Aim: Reproduce the complete listing without any deviation.

Data:

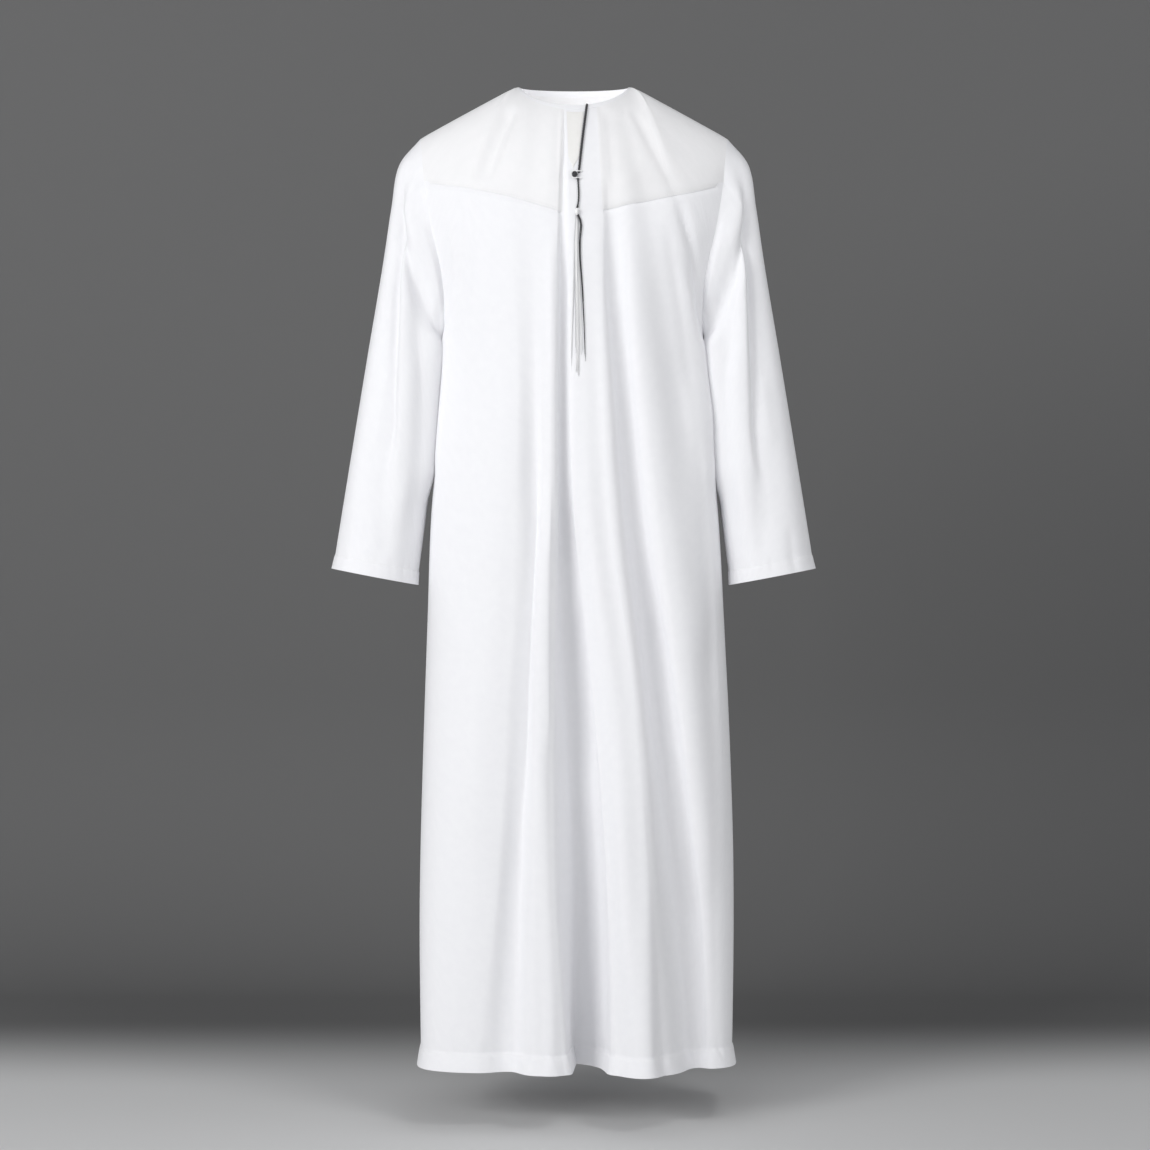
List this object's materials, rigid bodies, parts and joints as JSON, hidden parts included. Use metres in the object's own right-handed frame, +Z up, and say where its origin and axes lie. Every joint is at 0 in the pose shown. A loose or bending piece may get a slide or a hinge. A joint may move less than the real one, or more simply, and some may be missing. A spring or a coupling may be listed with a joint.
{
  "type": "ankle-length boubou robe",
  "caption": "White ankle-length robe with long straight sleeves, shoulder yoke, collarless slit neck, pointed placket and tassel, in its hollow worn form.",
  "frame": {"origin": "middle of the neck opening, at the height of the two neck points on the shoulders, where a wearer carries the robe", "axes": "+Z up along the robe's length, front towards -Y, the wearer's left sleeve towards +X"},
  "size_m": [0.7014, 0.2951, 1.426],
  "materials": {
    "white_cloth": "matt white poplin",
    "ivory_cloth": "matt off-white poplin, two layers",
    "white_thread": "white cotton thread",
    "dark_cord": "dark grey cord"
  },
  "bodies": {
    "root": {"front": "white_cloth", "back": "white_cloth", "yoke": "ivory_cloth", "sleeve_left": "white_cloth", "sleeve_right": "white_cloth", "neck_binding": "white_cloth", "placket": "ivory_cloth", "slit_piping": "dark_cord", "button_knot": "white_thread", "button_loop": "white_thread", "tassel_cord": "dark_cord", "tassel": "white_thread"}
  },
  "joints": []
}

Solution to this problem:
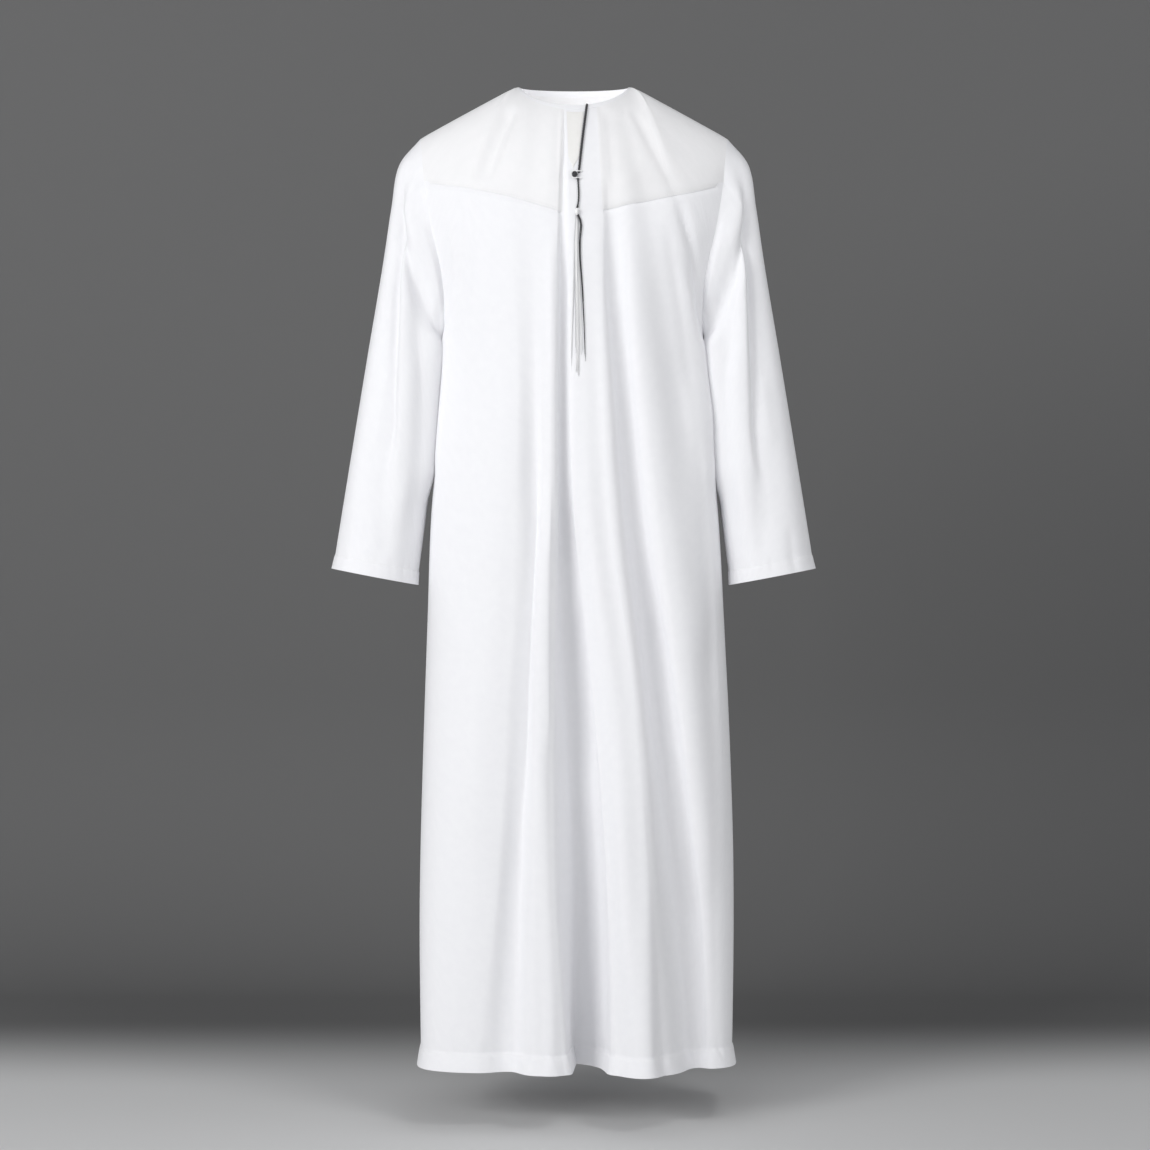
List this object's materials, rigid bodies, parts and joints as JSON, hidden parts included. Use metres in the object's own right-handed frame, +Z up, and say where its origin and axes lie. Every joint is at 0 in the pose shown. A loose or bending piece may get a slide or a hinge. A joint may move less than the real one, or more simply, and some may be missing. A spring or a coupling may be listed with a joint.
{
  "type": "ankle-length boubou robe",
  "caption": "White ankle-length robe with long straight sleeves, shoulder yoke, collarless slit neck, pointed placket and tassel, in its hollow worn form.",
  "frame": {"origin": "middle of the neck opening, at the height of the two neck points on the shoulders, where a wearer carries the robe", "axes": "+Z up along the robe's length, front towards -Y, the wearer's left sleeve towards +X"},
  "size_m": [0.7014, 0.2951, 1.426],
  "materials": {
    "white_cloth": "matt white poplin",
    "ivory_cloth": "matt off-white poplin, two layers",
    "white_thread": "white cotton thread",
    "dark_cord": "dark grey cord"
  },
  "bodies": {
    "root": {"front": "white_cloth", "back": "white_cloth", "yoke": "ivory_cloth", "sleeve_left": "white_cloth", "sleeve_right": "white_cloth", "neck_binding": "white_cloth", "placket": "ivory_cloth", "slit_piping": "dark_cord", "button_knot": "white_thread", "button_loop": "white_thread", "tassel_cord": "dark_cord", "tassel": "white_thread"}
  },
  "joints": []
}